Interestingly, we also report a high pleural fluid AFB culture yield of 50.6% in our study, compared to a yield of less than 30% which is typically reported [15]. We postulate that this may be due to a significant proportion of our patients having comorbidities of diabetes mellitus or cancer, resulting in a relative immunocompromised state due to the disease or associated treatments – this is similarly seen in HIV-infected patients with TB pleuritis [30]. Larger observational and translational models to investigate the pathophysiology of TB pleuritis may provide further insights into this.
There are limitations to our study. This was a single center retrospective study with a relatively small population size, with only half the cohort having respiratory specimens sent for microbiology and four-fifths having had CT performed. Subgroup analyses were therefore likely to be underpowered. However, the results of our study echo existing literature, and provide further insights into the various microbiological yields. The imaging findings were also not reviewed again by a dedicated thoracic radiology for the purposes of this study, but the formal radiology reports were reviewed by the investigators and incorporated into the results.

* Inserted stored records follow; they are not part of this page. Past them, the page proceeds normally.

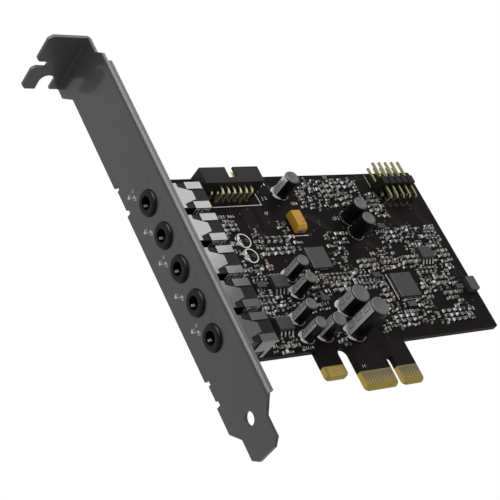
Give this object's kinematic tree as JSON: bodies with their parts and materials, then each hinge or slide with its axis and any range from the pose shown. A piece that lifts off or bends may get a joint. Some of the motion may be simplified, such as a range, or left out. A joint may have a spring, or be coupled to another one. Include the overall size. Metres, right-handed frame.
{
  "type": "pci sound card",
  "caption": "Low-profile computer sound card on a tall slot bracket, with round audio sockets, cable headers, capacitors and a keyed edge connector.",
  "frame": {"origin": "on the bracket's flat outer face, level with the edge connector's tips and the board's component face", "axes": "+X runs along the board away from the bracket, +Y runs up the card from the edge connector, +Z runs out of the component side"},
  "size_m": [0.1151, 0.1209, 0.0221],
  "materials": {
    "solder_mask": "satin dark solder mask over glass laminate",
    "gold": "worn thin gold plate",
    "bracket_metal": "semi-matte dark grey coat on folded steel",
    "screw_metal": "bright plated steel",
    "jack_plastic": "moulded black, slightly satin",
    "spring_metal": "plain plated sheet",
    "header_plastic": "moulded black, fine grain",
    "pin_metal": "pale gold plate",
    "sleeve_film": "shrunk film, soft gloss",
    "can_metal": "plain drawn metal",
    "bung_rubber": "matte",
    "tinned_wire": "tinned",
    "tantalum_resin": "moulded yellow resin",
    "chip_resin": "moulded dark resin, fine grain",
    "resistor_ceramic": "black glaze",
    "capacitor_ceramic": "bare tan ceramic",
    "crystal_metal": "plated can"
  },
  "bodies": {
    "root": {"circuit_board": "solder_mask", "edge_contacts": "gold", "bracket": "bracket_metal", "board_screws": "screw_metal", "jack_1_housing": "jack_plastic", "jack_1_top_plate": "spring_metal", "jack_1_side_clips": "spring_metal", "jack_1_contact_spring": "spring_metal", "jack_2_housing": "jack_plastic", "jack_2_top_plate": "spring_metal", "jack_2_side_clips": "spring_metal", "jack_2_contact_spring": "spring_metal", "jack_3_housing": "jack_plastic", "jack_3_top_plate": "spring_metal", "jack_3_side_clips": "spring_metal", "jack_3_contact_spring": "spring_metal", "jack_4_housing": "jack_plastic", "jack_4_top_plate": "spring_metal", "jack_4_side_clips": "spring_metal", "jack_4_contact_spring": "spring_metal", "jack_5_housing": "jack_plastic", "jack_5_top_plate": "spring_metal", "jack_5_side_clips": "spring_metal", "jack_5_contact_spring": "spring_metal", "shroud_housing": "header_plastic", "shroud_pins": "pin_metal", "header_base": "header_plastic", "header_pins": "pin_metal", "small_capacitor_sleeves": "sleeve_film", "small_capacitor_cans": "can_metal", "small_capacitor_bungs": "bung_rubber", "small_capacitor_leads": "tinned_wire", "middle_capacitor_sleeves": "sleeve_film", "middle_capacitor_cans": "can_metal", "middle_capacitor_bungs": "bung_rubber", "middle_capacitor_leads": "tinned_wire", "wide_capacitor_sleeves": "sleeve_film", "wide_capacitor_cans": "can_metal", "wide_capacitor_bungs": "bung_rubber", "wide_capacitor_leads": "tinned_wire", "tantalum_body": "tantalum_resin", "tantalum_terminals": "tinned_wire", "converter_chip": "chip_resin", "converter_chip_lands": "tinned_wire", "main_chip": "chip_resin", "main_chip_lands": "tinned_wire", "crystal": "crystal_metal", "amplifier_chip_bodies": "chip_resin", "amplifier_chip_leads": "tinned_wire", "memory_chip_bodies": "chip_resin", "memory_chip_leads": "tinned_wire", "edge_can": "crystal_metal", "chip_resistor_bodies": "resistor_ceramic", "chip_resistor_ends": "tinned_wire", "chip_capacitor_bodies": "capacitor_ceramic", "chip_capacitor_ends": "tinned_wire", "regulator_bodies": "chip_resin", "regulator_leads": "tinned_wire"}
  },
  "joints": []
}
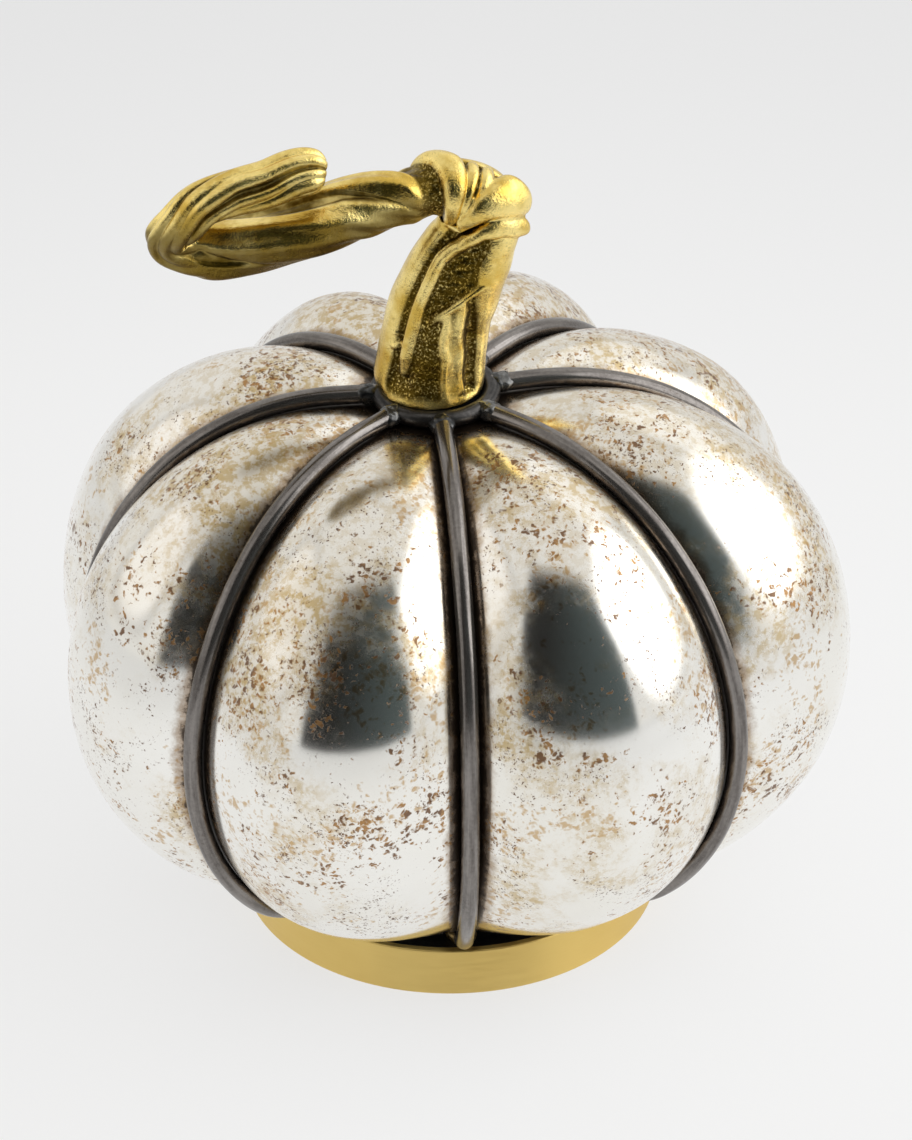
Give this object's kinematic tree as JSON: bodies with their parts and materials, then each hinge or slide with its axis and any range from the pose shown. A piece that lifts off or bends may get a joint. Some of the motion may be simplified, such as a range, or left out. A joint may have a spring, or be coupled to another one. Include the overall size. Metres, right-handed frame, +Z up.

We also did not conduct sputum induction or bronchoscopy for all patients, but we believe the use of expectorated sputum reflects real-life practice and limitations more accurately. This study also did not evaluate the use of thoracic ultrasound in TB pleuritis, which is increasingly being utilized to guide treatment decisions in undiagnosed pleural effusions [31, 32]. Hence, larger prospective studies are needed to validate these results and incorporate thoracic ultrasound findings to diagnostic approaches for suspected TB pleuritis.